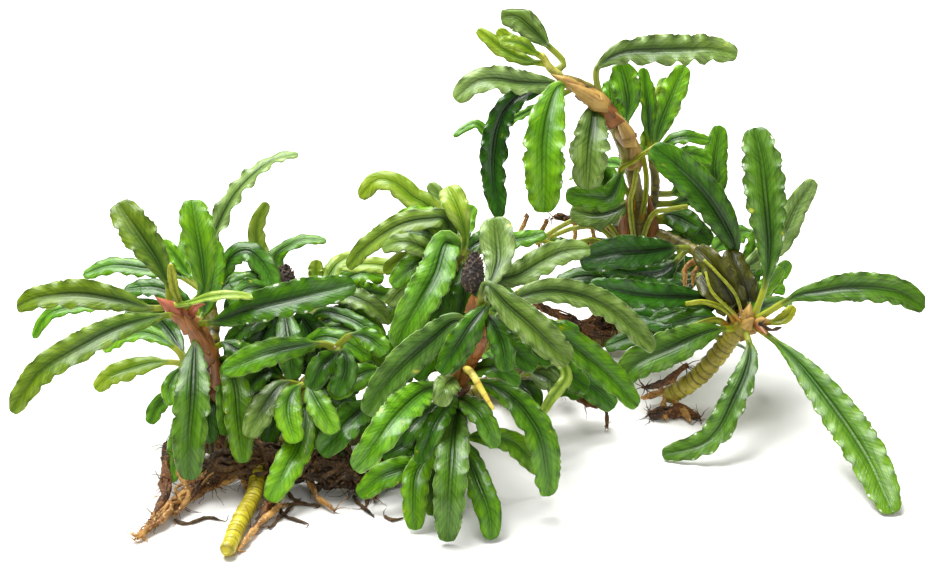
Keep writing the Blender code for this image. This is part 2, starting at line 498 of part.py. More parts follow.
def stem_rings(tube, sides, spacing, start=0.0, clear_of=None, knobbly=0.0):
    """Rings along a stem. With clear_of, it starts where it is just outside that stem's skin."""
    total = lengths(tube.axis)[-1]
    count = max(3, round(total / (spacing * MM)) + 1)
    if clear_of:
        start = first_clear(tube.axis, tube.radius_at, sides, clear_of)
    rings = []
    for k in range(count):
        share = start + (1 - start) * k / (count - 1)
        centre, spot = along(tube.axis, share)
        radius = tube.radius_at(spot) * (1 + knobbly * (1 if k % 2 else -1))
        rings.append(ring_around(centre, direction(tube.axis, spot), radius, sides))
    return rings


def first_clear(axis, radius_at, sides, carrier):
    """The share of a stem's or stalk's length at which its whole end is outside its carrier."""
    for k in range(300):
        share = k / 300
        centre, spot = along(axis, share)
        ring = ring_around(centre, direction(axis, spot), radius_at(spot), sides)
        if min(carrier.clearance(point) for point in ring + [centre]) >= GAP * MM:
            return share
    return 0.5


def bend(t, values):
    """A smooth value along a leaf, from those at its start, middle and tip."""
    a, b, c = values
    return a * (1 - t) * (1 - 2 * t) + b * 4 * t * (1 - t) + c * t * (2 * t - 1)


def sheet_near(point):
    """How near a point of the part's own frame is."""
    y = point.y / MM - CLUMP_SHIFT[1]
    return -y * cos(VIEW_TILT) + (point.z / MM - SHEET_HEIGHT) * sin(VIEW_TILT)


def sheet_place(point):
    """The across and down of a point of the part's own frame."""
    near = sheet_near(point)
    shrink = (VIEW_DISTANCE - near) / VIEW_DISTANCE
    y = point.y / MM - CLUMP_SHIFT[1]
    up = y * sin(VIEW_TILT) + (point.z / MM - SHEET_HEIGHT) * cos(VIEW_TILT)
    right = point.x / MM - CLUMP_SHIFT[0]
    return right / shrink + SHEET_MIDDLE[0], SHEET_MIDDLE[1] - up / shrink


def midrib(leaf, carrier):
    """The fine curve of a leaf's midrib, from its stem's axis to its tip."""
    root = carrier.at(leaf["at"])
    across, down = sheet_place(root)
    flat = [(across, down)] + leaf["path"]
    run = [0.0]
    for (a0, d0), (a1, d1) in zip(flat, flat[1:]):
        run.append(run[-1] + ((a1 - a0) ** 2 + (d1 - d0) ** 2) ** 0.5)
    tip_near = leaf["near"][1]
    if leaf["rest"] is not None:
        tip_near = near_at_height(*flat[-1], leaf["rest"])
    nears = (sheet_near(root), leaf["near"][0], tip_near)
    points = [place(a, d, bend(s / run[-1], nears)) for (a, d), s in zip(flat, run)]
    return smooth(points)


def blade_width(b, belly):
    """A strap leaf's width, as a share of the widest, from the end of its stalk to its tip."""
    return sin(pi * b ** belly) ** 0.42 if 0 < b < 1 else 0


def leaf_rings(leaf, carrier, stations, trimmed):
    """Four-sided sections along a leaf: its left edge, top, right edge and underside."""
    curve = midrib(leaf, carrier)
    total = lengths(curve)[-1]
    start = 0.0
    if trimmed:
        start = first_clear(curve, lambda share: STALK_WIDTH / 2 * MM, 4, carrier)
    stalk = min(max(leaf["stalk"] * MM / total, start + 0.04), 0.5)
    blade_length = total * (1 - stalk) / MM
    waves = max(2, round(blade_length / RUFFLE_PITCH))
    steps = [k / stations for k in range(stations - 1)] + [1 - TIP_STEP / stations, 1]
    shares = [start] + [stalk + (1 - stalk) * b for b in steps]
    facing = (TO_EYE + SHEET_RIGHT * leaf["face"][0] + SHEET_UP * leaf["face"][1]).normalized()
    rings = []
    for share in shares:
        centre, spot = along(curve, share)
        forward = direction(curve, spot)
        side = facing.cross(forward).normalized() * -1
        upper = side.cross(forward) * -1
        if upper.dot(facing) < 0:
            upper.negate()
        b = max(0, (share - stalk) / (1 - stalk))
        full = blade_width(b, leaf["belly"])
        half = max(leaf["width"] / 2 * full, STALK_WIDTH / 2 if b < 0.3 else 0.35) * MM
        thick = (STALK_THICKNESS if b <= 0 else BLADE_THICKNESS if b < 1 else 0.4) / 2 * MM
        open_share = min(1, half / (leaf["width"] / 2 * MM))
        lift = half * sin(BLADE_FOLD if trimmed else SMALL_FOLD) * open_share
        wave = leaf["ruffle"] * MM * full * cos(2 * pi * waves * b)
        spread = half * (1 - EDGE_SPREAD_LOSS * open_share)
        rings.append([
            centre - side * spread + upper * (lift + wave),
            centre + upper * thick,
            centre + side * spread + upper * (lift - wave),
            centre - upper * thick,
        ])
    return rings


def linear(value):
    return value / 12.92 if value <= 0.04045 else ((value + 0.055) / 1.055) ** 2.4


def tone_material(name, tone):
    colour, roughness = TONES[tone]
    channels = [linear(int(colour[i:i + 2], 16) / 255) for i in (1, 3, 5)]
    material = bpy.data.materials.new(name)
    material.use_nodes = True
    shader = material.node_tree.nodes["Principled BSDF"]
    shader.inputs["Base Color"].default_value = (*channels, 1)
    shader.inputs["Roughness"].default_value = roughness
    shader.inputs["Metallic"].default_value = 0
    return material


def add_object(name, mesh, tone):
    mesh.materials.append(tone_material(name, tone))
    item = bpy.data.objects.new(name, mesh)
    bpy.context.scene.collection.objects.link(item)
    return item


def grow_together(trunk, extras):
    """Joins the extra solids to the trunk, so that they are one closed body."""
    for extra in extras:
        join = trunk.modifiers.new("join", "BOOLEAN")
        join.operation = "UNION"
        join.object = extra
    graph = bpy.context.evaluated_depsgraph_get()
    joined = bpy.data.meshes.new_from_object(trunk.evaluated_get(graph))
    trunk.modifiers.clear()
    trunk.data = joined
    for extra in extras:
        bpy.data.objects.remove(extra)


def make_tubes(tubes, table, sides, spacing, knobbly):
    """The solids of a table of stems, and their tubes by name."""
    for name, (carrier, at, way, tone) in table.items():
        if carrier:
            root = tubes[carrier].at(at)
            way = [(*sheet_place(root), sheet_near(root), way[0][3])] + way
        tubes[name] = Tube(way)
        rings = stem_rings(tubes[name], sides, spacing, clear_of=tubes.get(carrier), knobbly=knobbly)
        add_object(name, build_mesh(name, rings), tone)


def add_flowers(tubes):
    for name, (carrier, at, way, tone) in FLOWERS.items():
        if at < 1:
            root = tubes[carrier].at(at)
            way = [(*sheet_place(root), sheet_near(root), way[0][3])] + way
            tube = Tube(way)
            rings = stem_rings(tube, ROOT_SIDES, STALK_STEP, clear_of=tubes[carrier])
        else:
            rings = stem_rings(Tube(way), STEM_SIDES, KNOB_STEP)
        add_object(name, build_mesh(name, rings), tone)


def add_leaves(tubes):
    for stem, leaves in LEAVES.items():
        for name, leaf in leaves.items():
            rings = leaf_rings(leaf, tubes[stem], LEAF_STATIONS, True)
            add_object(name, build_mesh(name, rings), leaf["tone"])


def add_small_leaves(tubes):
    for shoot, leaves in SMALL_LEAVES.items():
        extras = []
        for leaf in leaves:
            rings = leaf_rings(leaf, tubes[shoot], SMALL_STATIONS, False)
            extras.append(add_object("extra", build_mesh("extra", rings), leaf["tone"]))
        grow_together(bpy.data.objects[shoot], extras)


def add_rootlets(tubes):
    for carrier, ways in ROOTLETS.items():
        extras = []
        for at, way in ways:
            root = tubes[carrier].at(at)
            way = [(*sheet_place(root), sheet_near(root), way[0][3])] + way
            rings = stem_rings(Tube(way), ROOT_SIDES, ROOTLET_STEP)
            extras.append(add_object("extra", build_mesh("extra", rings), "root"))
        grow_together(bpy.data.objects[carrier], extras)


def main():
    for item in list(bpy.data.objects):
        bpy.data.objects.remove(item)
    tubes = {}
    make_tubes(tubes, {"rhizome": STEMS["rhizome"]}, STEM_SIDES, RHIZOME_STEP, RHIZOME_KNOBS)
    make_tubes(tubes, ROOTS, ROOT_SIDES, ROOT_STEP, ROOT_KNOBS)
    others = {name: way for name, way in STEMS.items() if name != "rhizome"}
    make_tubes(tubes, others, STEM_SIDES, STEM_STEP, STEM_KNOBS)
    make_tubes(tubes, SHOOTS, SHOOT_SIDES, SHOOT_STEP, 0.0)
    add_flowers(tubes)
    add_leaves(tubes)
    add_small_leaves(tubes)
    add_rootlets(tubes)
    return tubes


main()
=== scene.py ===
# A creeping clump of bucephalandra, picked and lying on its roots: how its leaves, stems, roots and
# flowers look. Run it in Blender. Lengths are millimetres unless a line says otherwise.
import random
from math import cos, pi, radians, sin, tan

import bpy
import numpy as np
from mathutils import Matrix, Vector


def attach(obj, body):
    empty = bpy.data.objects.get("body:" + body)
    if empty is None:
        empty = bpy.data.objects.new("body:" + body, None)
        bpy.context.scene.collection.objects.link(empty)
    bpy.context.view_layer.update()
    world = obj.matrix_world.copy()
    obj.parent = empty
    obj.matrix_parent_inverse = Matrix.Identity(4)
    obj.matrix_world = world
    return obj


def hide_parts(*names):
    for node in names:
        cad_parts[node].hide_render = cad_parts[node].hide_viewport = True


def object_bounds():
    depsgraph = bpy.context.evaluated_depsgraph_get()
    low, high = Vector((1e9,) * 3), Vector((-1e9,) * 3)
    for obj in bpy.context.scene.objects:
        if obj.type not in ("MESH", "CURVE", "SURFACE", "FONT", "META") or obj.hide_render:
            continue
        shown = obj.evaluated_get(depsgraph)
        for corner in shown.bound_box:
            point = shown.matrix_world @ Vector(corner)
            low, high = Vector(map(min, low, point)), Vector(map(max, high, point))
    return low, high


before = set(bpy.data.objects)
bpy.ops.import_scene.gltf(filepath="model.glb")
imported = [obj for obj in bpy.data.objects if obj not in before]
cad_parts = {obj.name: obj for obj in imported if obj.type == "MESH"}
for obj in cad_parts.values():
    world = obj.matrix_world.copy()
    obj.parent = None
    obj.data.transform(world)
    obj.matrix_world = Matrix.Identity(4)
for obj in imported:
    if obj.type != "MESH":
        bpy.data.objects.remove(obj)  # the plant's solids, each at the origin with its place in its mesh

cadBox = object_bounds()
mm = 0.001  # metres in a millimetre

# The plant is laid out on a sheet that stands square to a viewer who looks down on it. A place is
# given across from the sheet's left edge, down from its top edge and near, towards the viewer.
sheet = {
    "tilt": radians(25),  # how far the viewer looks down
    "distance": 873.0,  # from the eye to the middle of the sheet
    "middle": (116.4, 71.4),
    "height": 40.0,  # the sheet's middle above the table
    "shift": (-2.5, 2.5),  # brings the clump over the origin
}


def nearAtHeight(across, down, height):
    # how near a place on the sheet is when it lies this high above the table
    up = (sheet["middle"][1] - down) * cos(sheet["tilt"])
    return (height - sheet["height"] - up) / (sin(sheet["tilt"]) - up / sheet["distance"])


def lying(across, down, height):
    return (across, down, nearAtHeight(across, down, height))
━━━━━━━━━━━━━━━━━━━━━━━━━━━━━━
→ **TASK GOAL**:
In the listing above, find the line with "grow_together(bpy.data.objects[carrier], extras)" and the line with "return low, high", then print exactly those two lines and every line between them, and nothing more.

→ **FULL ANSWER**:
        grow_together(bpy.data.objects[carrier], extras)


def main():
    for item in list(bpy.data.objects):
        bpy.data.objects.remove(item)
    tubes = {}
    make_tubes(tubes, {"rhizome": STEMS["rhizome"]}, STEM_SIDES, RHIZOME_STEP, RHIZOME_KNOBS)
    make_tubes(tubes, ROOTS, ROOT_SIDES, ROOT_STEP, ROOT_KNOBS)
    others = {name: way for name, way in STEMS.items() if name != "rhizome"}
    make_tubes(tubes, others, STEM_SIDES, STEM_STEP, STEM_KNOBS)
    make_tubes(tubes, SHOOTS, SHOOT_SIDES, SHOOT_STEP, 0.0)
    add_flowers(tubes)
    add_leaves(tubes)
    add_small_leaves(tubes)
    add_rootlets(tubes)
    return tubes


main()
=== scene.py ===
# A creeping clump of bucephalandra, picked and lying on its roots: how its leaves, stems, roots and
# flowers look. Run it in Blender. Lengths are millimetres unless a line says otherwise.
import random
from math import cos, pi, radians, sin, tan

import bpy
import numpy as np
from mathutils import Matrix, Vector


def attach(obj, body):
    empty = bpy.data.objects.get("body:" + body)
    if empty is None:
        empty = bpy.data.objects.new("body:" + body, None)
        bpy.context.scene.collection.objects.link(empty)
    bpy.context.view_layer.update()
    world = obj.matrix_world.copy()
    obj.parent = empty
    obj.matrix_parent_inverse = Matrix.Identity(4)
    obj.matrix_world = world
    return obj


def hide_parts(*names):
    for node in names:
        cad_parts[node].hide_render = cad_parts[node].hide_viewport = True


def object_bounds():
    depsgraph = bpy.context.evaluated_depsgraph_get()
    low, high = Vector((1e9,) * 3), Vector((-1e9,) * 3)
    for obj in bpy.context.scene.objects:
        if obj.type not in ("MESH", "CURVE", "SURFACE", "FONT", "META") or obj.hide_render:
            continue
        shown = obj.evaluated_get(depsgraph)
        for corner in shown.bound_box:
            point = shown.matrix_world @ Vector(corner)
            low, high = Vector(map(min, low, point)), Vector(map(max, high, point))
    return low, high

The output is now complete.